16 Latin Question Words Hiding in the English Language
By John Kelly
Latin is ubiquitous in English. As Dictionary.com observes, “About 80 percent of the entries in any English dictionary are borrowed, mainly from Latin.” That even includes some of ancient Rome’s most nut-and-bolts words, like quid, “what,” quis, “who,” and the ubi in ubiquitous, meaning “where.” Here are 16 English words constructed from some of the most basic building blocks of the Latin language.
Quality derives from the Latin qualitas, “character” or “essential nature.” The great Roman statesman Cicero coined it, on the basis of qualis (“of what kind”), to translate a word the Greek philosopher Plato himself created: poiotes, “suchness.”
A quantity is the “amount” of something, just like its Latin root, quantitas.
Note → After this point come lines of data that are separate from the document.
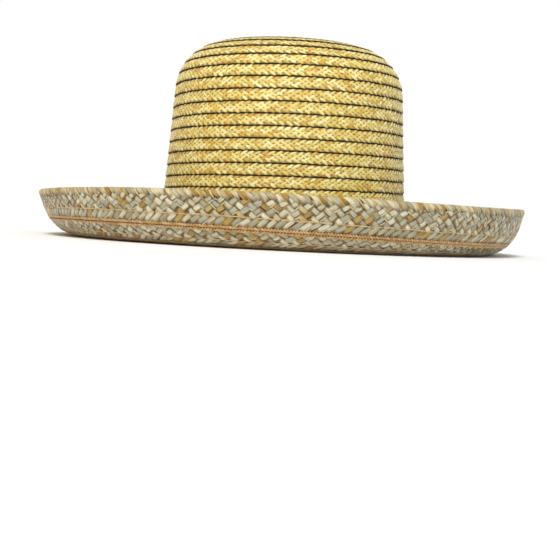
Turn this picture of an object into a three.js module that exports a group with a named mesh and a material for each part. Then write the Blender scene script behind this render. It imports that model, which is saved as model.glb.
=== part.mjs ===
// Sewn straw hat: a gold plait crown on a wide sage plait brim whose edge turns up all round.
// Millimetres and degrees, +Z up, front of the hat towards -Y. The hat rests on its brim at z = 0.
import * as THREE from 'three';
import { mergeVertices } from 'three/addons/utils/BufferGeometryUtils.js';

// Head opening, an oval a little longer than it is wide
const OPENING_HALF_WIDTH = 90.5;
const OPENING_EXTRA_LENGTH = 5.4;

// Crown, along its outside from the centre of the tip down to the foot
const TIP_FLAT = 8;
const TIP_SLOPE = 5;
const SHOULDER_RADIUS = 35;
const WALL_LENGTH = 90;
const WALL_TAPER = 3.8;
const FOOT_BEVEL = 0.6;
const CROWN_ROW = 8.4;
const CROWN_WALL = 1.2;
const CROWN_STEP = 0.9;
const CROWN_COLUMNS = 40;

// Brim, along its underside from the opening out to the edge
const BRIM_TUCK = 2.7;
const CROWN_SEAT = 3.5;
const BRIM_WIDTH = 107;
const BRIM_SLOPE = -19.5;
const CURL_START = 43;
const CURL_END = 103;
const EDGE_SLOPE = 78;
const BRIM_ROW = 17.3;
const FIRST_SEAM = 1.1;
const SEAM_TURNS = 5.3;
const BRIM_WALL = 1.9;
const BRIM_STEP = 0.6;
const BRIM_COLUMNS = 48;

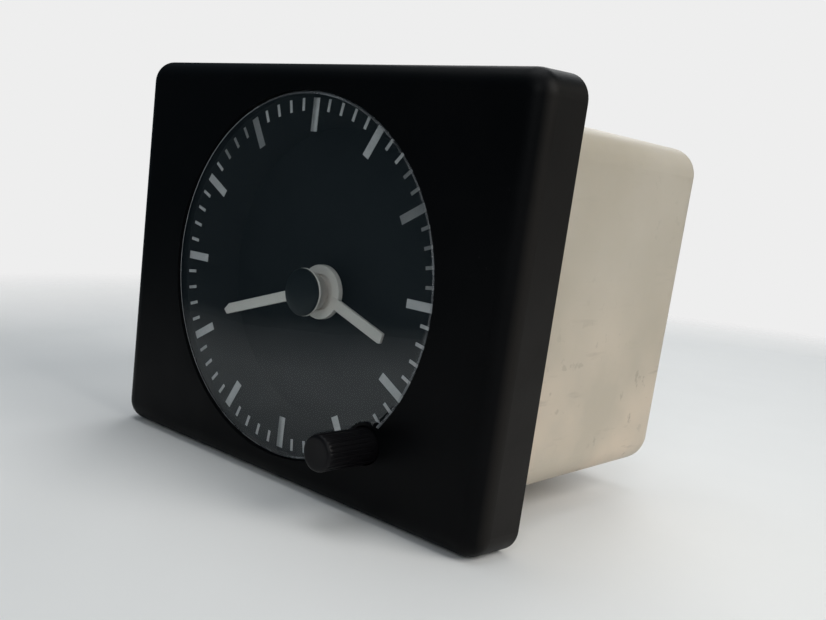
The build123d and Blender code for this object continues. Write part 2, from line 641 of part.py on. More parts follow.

This word is formed from quantus, “how much,” also the source of quantum.
No, this word doesn’t size up your Quidditch skills. It literally means “whatness,” formed from the Latin quid, or “what.” Quiddity was introduced as a philosophical term in the Middle Ages for “what makes a thing what it is.” In the 16th century, English writers apparently mocked scholars’ overuse of the term, turning it into a term for a quibble.
Speaking of quibbles, the earliest sense of quibble, recorded in the 1610s, is as a “pun” or “play on words.” The word not long after took on its modern sense of an “objection to a trivial matter.” Quibble appears to be a diminutive form of the older quib, “an evasion of a point at issue.” The Oxford English Dictionary (OED) suggests quib comes from the Latin quibus (“by what things”), a form of quid (“what”), “a word of frequent occurrence in legal documents and hence associated with the length and unnecessary complexity of legal documents.”
Originally a “sarcastic remark” before softening to a “witticism,” quip might be from the Latin quippe, apparently used much like “Oh really?” Quippe is also based on quid (“what”), the neuter form of quis (“who”).
A quidnunc is a fancy word for a “gossiper.” It’s from the Latin quid nunc, literally “what now,” which clever English speakers adopted for the incessant questioning of a nosy person.
We’ve seen Latin’s quid (“what”) already in a number of words. It may also be responsible for the British slang quid, or “one pound sterling,” used much as the American English buck. One of the leading explanations is that quid is shortened from the Latin expression quid pro quo, “one thing for another,” or an exchange, hence its application to money.
The origin of quandary is, well, quite a quandary. A number of etymologists have proposed quandary as a quasi-Latin expression for some kind of dilemma of donation: quantum dare (“How much to give?”), quando dare (“When to give?”), or quam dare (“How to give?”).
The Latin quando (“when”) may also be the source of cue, which signals an actor to begin their lines. A 1553 letter, among other examples in the 16th and 17th centuries, refers to a Q marked in actor’s text of a play, which has been explained as an abbreviation for a Latin word such as quando, or “when” the actor should start.
In mathematics, a quotient is what you get when you divide. The word is from the Latin quotiens, “how many times,” i.e., how many times one number goes into another.
The base of Latin’s quotiens is quot, “how many.” From this, Medieval Latin formed a verb, quotare, “to mark chapters” or “mark a book with numbers.” This is also what quote first meant when it was borrowed into English in the late 14th century. It evolved to “reproduce a passage from a book” to “give as a reference, support, or source” to “repeat or copy out exact words.”
Quot also shows up in quotidian, which is something “happening every day,” hence “ordinary.” It’s from the Latin quotidianus, which joined quot (“how many”) and dies (“day”).
A quorum is the minimum number of people who must be present at an assembly, a word we typically hear in the context of legislatures. It literally means “of whom” in Latin, and was originally used by 15th-century commissions in official language appointing select justices of the peace, who had to be present for a court session to be considered valid.
Latin roots have been ubiquitous in this post, or “everywhere.” Ubiquity was coined—on the model of Latin’s ubique, “anywhere” or “everywhere”—in the 16th century for a Christian theological doctrine that held God as omnipresent.
So far, most of the words haven’t been hiding their “who” and “what” Latin roots. Not so for the final two. Hidalgo, a Spanish term for a “gentleman” and the name of a state in Mexico, is contracted from hijo de algo, “son of something” (think, a real someone). The algo comes from Latin’s aliquis, “anyone” or “someone,” which quis we previously saw in quip.
Finally, and most surprisingly, we have kickshaw, a “fancy but unsubstantial food dish.” This lively word is from the French quelque chose, “a little something.” As the OED explains, a kickshaw, adopted in the late 16th century, “was ‘something’ French, not one of the known ‘substantial’ English dishes.” The quelque in quelque chose goes back to the Latin qualis—the same qualis, to bring things full circle, we saw in quality.